I have a form which is submitted via mailto to a email server.

As you most know, there is a limitation to the mailto content over which it won't work because it exceeds URL characters limit.

I developed some custom data compression that are domain specific, but it is still not enough (In case all fields are filled, it will bust the limit, this is rare... but rare is bad enough for the client. Never is better.).

I found the Lempel–Ziv–Welch algorithm (http://en.wikipedia.org/wiki/Lempel%E2%80%93Ziv%E2%80%93Welch) and concluded it would allow me to save 40% of the length average.

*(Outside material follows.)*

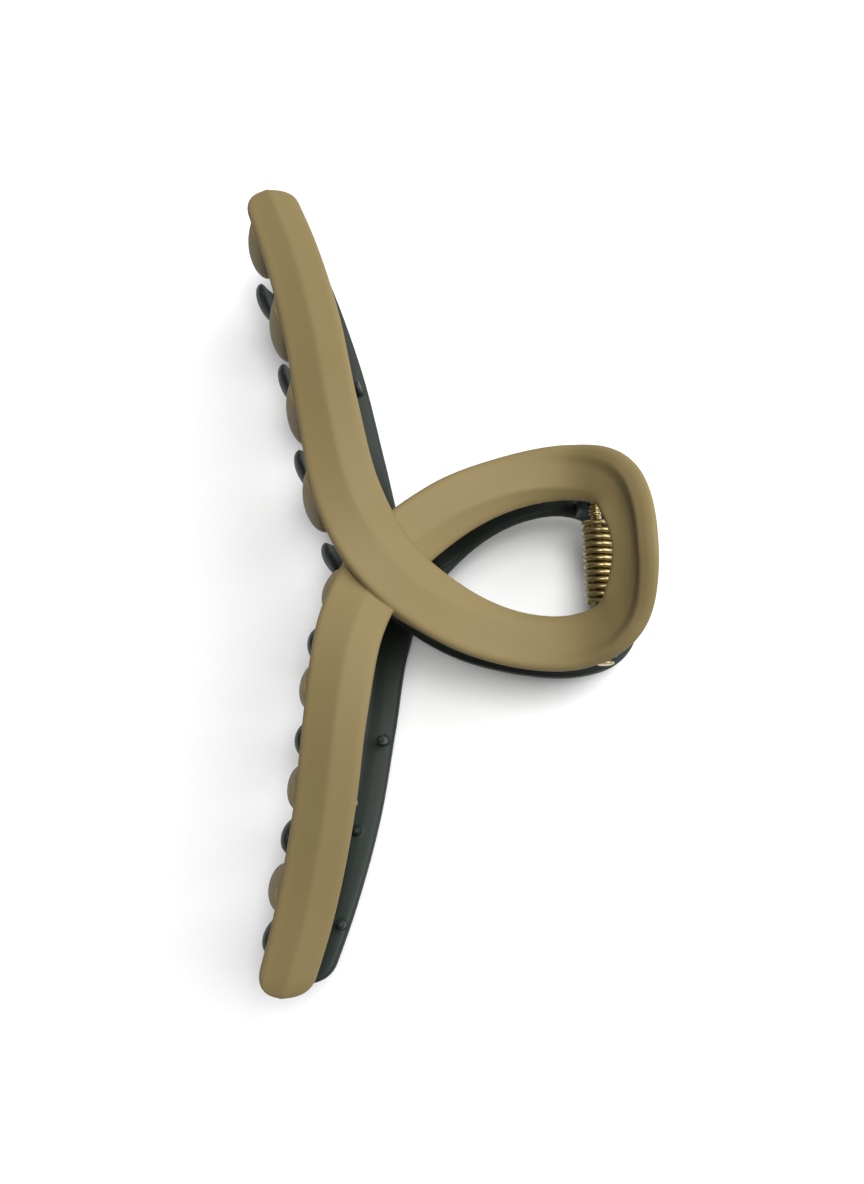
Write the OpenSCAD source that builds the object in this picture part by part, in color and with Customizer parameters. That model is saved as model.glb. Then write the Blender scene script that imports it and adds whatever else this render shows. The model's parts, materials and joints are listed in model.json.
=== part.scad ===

Unfortunately, I need of course to call encodeURIComponent to send it to mailto, and as LSW algorightm will return many URL unsupported characters this will in fact make it worse once URL encoded.

Before you tell me it would be easier to make a post to a server using server-side language, let me tell you this is a really unique situation where the form has to be submitted via email via a client-side application, because emails are the only way to connect with the outside world for the end users...

So, do you know any way to compress data efficiently without encodeURIComponent ruining it all ?

Or is there a way to send content to mailto without going through browser ?

I've seen some ways to open Outlook with ActiveX and stuff, but this is pretty browser/email client specific.

Also I checked for options where I save form info in a file using javascript... but the application users are, well let's just say they are not experts at all, and from what I've been told, they could fail to attach the email. (yes, they are that bad)

So I look for the simplest option, where user involvment is almost 0 and where the result is an email sent with the form data, all of that without server-side languages, with a compression algorithm if applicable.

Thanks a lot for your help !

Icefire
  • 163
  • 1
  • 10

1 Answers1

1

You'll have a hard time getting to "never" with compression, since there will always be strings that a compressor expands instead of compresses. (Basic mathematical property of compression.)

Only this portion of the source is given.